======== RECORDS FOR THIS TASK ========

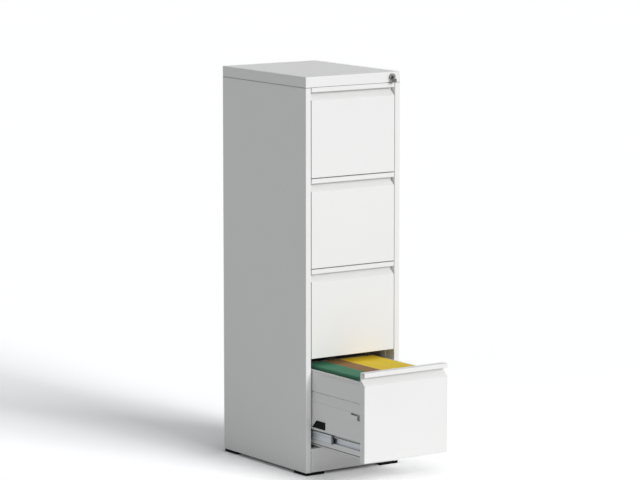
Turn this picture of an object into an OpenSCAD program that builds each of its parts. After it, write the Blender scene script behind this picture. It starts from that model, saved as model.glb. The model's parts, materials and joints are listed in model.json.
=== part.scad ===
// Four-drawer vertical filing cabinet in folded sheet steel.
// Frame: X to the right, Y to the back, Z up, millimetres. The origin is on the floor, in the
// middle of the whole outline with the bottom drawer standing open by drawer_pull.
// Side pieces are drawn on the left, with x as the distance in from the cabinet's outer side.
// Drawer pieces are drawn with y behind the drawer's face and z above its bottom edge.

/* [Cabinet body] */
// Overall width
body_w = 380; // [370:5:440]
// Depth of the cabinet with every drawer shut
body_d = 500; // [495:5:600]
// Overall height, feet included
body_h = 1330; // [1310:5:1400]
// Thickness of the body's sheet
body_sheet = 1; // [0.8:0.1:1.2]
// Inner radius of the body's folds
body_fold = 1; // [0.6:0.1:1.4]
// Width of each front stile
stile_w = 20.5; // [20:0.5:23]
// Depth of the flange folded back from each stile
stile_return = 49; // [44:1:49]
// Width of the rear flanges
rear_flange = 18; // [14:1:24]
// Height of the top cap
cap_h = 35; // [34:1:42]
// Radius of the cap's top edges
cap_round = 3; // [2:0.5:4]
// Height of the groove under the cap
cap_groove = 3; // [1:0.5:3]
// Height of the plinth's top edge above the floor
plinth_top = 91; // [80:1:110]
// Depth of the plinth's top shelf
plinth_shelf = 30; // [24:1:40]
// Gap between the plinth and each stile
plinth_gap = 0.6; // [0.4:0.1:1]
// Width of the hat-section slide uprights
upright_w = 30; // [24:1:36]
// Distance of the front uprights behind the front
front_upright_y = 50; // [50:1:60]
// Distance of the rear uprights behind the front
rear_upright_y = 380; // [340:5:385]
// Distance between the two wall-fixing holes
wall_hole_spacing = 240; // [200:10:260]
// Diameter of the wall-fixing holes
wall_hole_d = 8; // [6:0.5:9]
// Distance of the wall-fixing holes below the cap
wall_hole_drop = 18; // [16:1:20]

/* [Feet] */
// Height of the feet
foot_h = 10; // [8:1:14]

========
======== RECORDS FOR THIS TASK ========

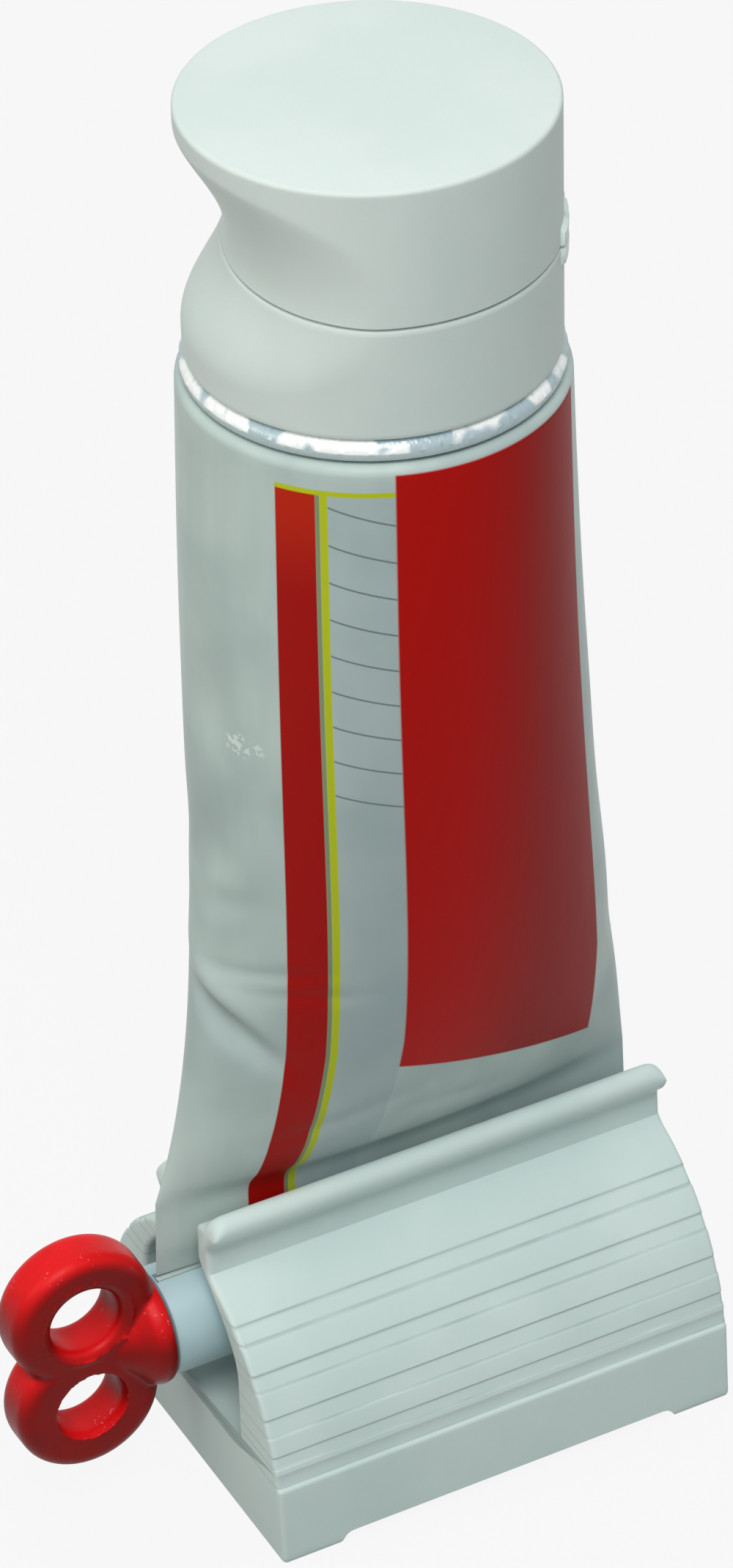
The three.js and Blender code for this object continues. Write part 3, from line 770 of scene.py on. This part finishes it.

========
======== RECORDS FOR THIS TASK ========

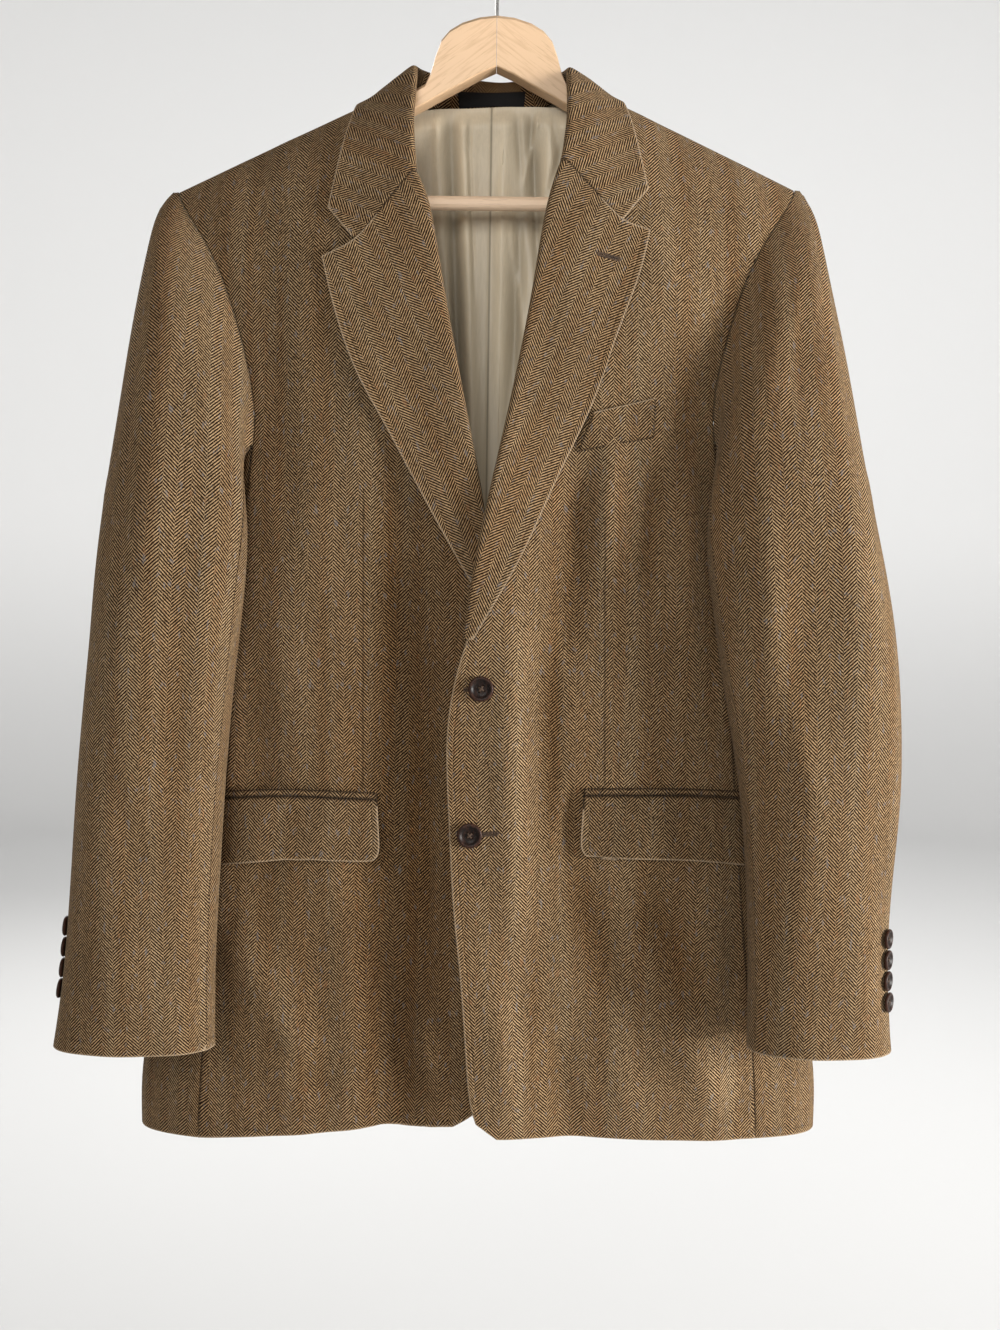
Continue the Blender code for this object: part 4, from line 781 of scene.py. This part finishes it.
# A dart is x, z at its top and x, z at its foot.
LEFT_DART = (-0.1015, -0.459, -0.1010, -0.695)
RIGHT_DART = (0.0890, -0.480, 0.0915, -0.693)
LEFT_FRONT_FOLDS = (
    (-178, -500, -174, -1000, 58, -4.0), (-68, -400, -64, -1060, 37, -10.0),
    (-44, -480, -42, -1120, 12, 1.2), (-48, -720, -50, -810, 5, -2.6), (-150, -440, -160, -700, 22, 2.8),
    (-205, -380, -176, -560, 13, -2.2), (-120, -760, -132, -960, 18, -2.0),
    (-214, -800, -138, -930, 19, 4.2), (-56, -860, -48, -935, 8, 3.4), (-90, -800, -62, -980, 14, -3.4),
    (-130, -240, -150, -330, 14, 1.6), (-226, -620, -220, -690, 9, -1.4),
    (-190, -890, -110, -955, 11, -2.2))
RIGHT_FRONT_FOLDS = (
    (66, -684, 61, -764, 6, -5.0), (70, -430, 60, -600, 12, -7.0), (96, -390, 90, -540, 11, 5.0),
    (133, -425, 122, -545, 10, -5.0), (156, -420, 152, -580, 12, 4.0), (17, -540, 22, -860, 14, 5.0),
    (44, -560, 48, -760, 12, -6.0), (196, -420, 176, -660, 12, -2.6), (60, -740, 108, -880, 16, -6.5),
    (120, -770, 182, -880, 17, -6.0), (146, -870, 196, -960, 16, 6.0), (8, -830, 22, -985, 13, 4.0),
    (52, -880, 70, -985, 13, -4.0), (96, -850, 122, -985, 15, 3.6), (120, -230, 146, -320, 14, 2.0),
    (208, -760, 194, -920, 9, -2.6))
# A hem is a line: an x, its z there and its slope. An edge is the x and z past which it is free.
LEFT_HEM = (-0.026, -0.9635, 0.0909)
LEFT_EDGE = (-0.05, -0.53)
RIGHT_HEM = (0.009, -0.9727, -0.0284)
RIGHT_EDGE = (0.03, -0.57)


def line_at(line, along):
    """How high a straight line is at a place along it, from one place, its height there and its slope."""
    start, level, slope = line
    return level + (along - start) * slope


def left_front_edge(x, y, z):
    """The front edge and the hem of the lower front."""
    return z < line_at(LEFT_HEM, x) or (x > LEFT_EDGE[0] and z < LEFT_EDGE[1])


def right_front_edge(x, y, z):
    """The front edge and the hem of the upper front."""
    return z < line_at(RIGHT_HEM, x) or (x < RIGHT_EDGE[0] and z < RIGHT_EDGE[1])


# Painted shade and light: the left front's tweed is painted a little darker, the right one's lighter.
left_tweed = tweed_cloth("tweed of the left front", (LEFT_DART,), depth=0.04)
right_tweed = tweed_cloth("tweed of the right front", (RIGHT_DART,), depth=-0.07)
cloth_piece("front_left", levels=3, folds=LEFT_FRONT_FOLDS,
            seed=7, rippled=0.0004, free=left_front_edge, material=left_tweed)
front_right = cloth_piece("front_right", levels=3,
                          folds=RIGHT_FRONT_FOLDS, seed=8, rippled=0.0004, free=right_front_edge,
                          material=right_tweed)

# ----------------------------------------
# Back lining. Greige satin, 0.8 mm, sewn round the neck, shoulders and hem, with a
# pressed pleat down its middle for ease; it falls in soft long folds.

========

• [PROBLEM REQUIREMENTS] Within the listing above, give again exactly every line from the line with "Turn this picture" through the line with "its bottom edge.", both included, and no other line.

• [ANSWER BELOW]
Turn this picture of an object into an OpenSCAD program that builds each of its parts. After it, write the Blender scene script behind this picture. It starts from that model, saved as model.glb. The model's parts, materials and joints are listed in model.json.
=== part.scad ===
// Four-drawer vertical filing cabinet in folded sheet steel.
// Frame: X to the right, Y to the back, Z up, millimetres. The origin is on the floor, in the
// middle of the whole outline with the bottom drawer standing open by drawer_pull.
// Side pieces are drawn on the left, with x as the distance in from the cabinet's outer side.
// Drawer pieces are drawn with y behind the drawer's face and z above its bottom edge.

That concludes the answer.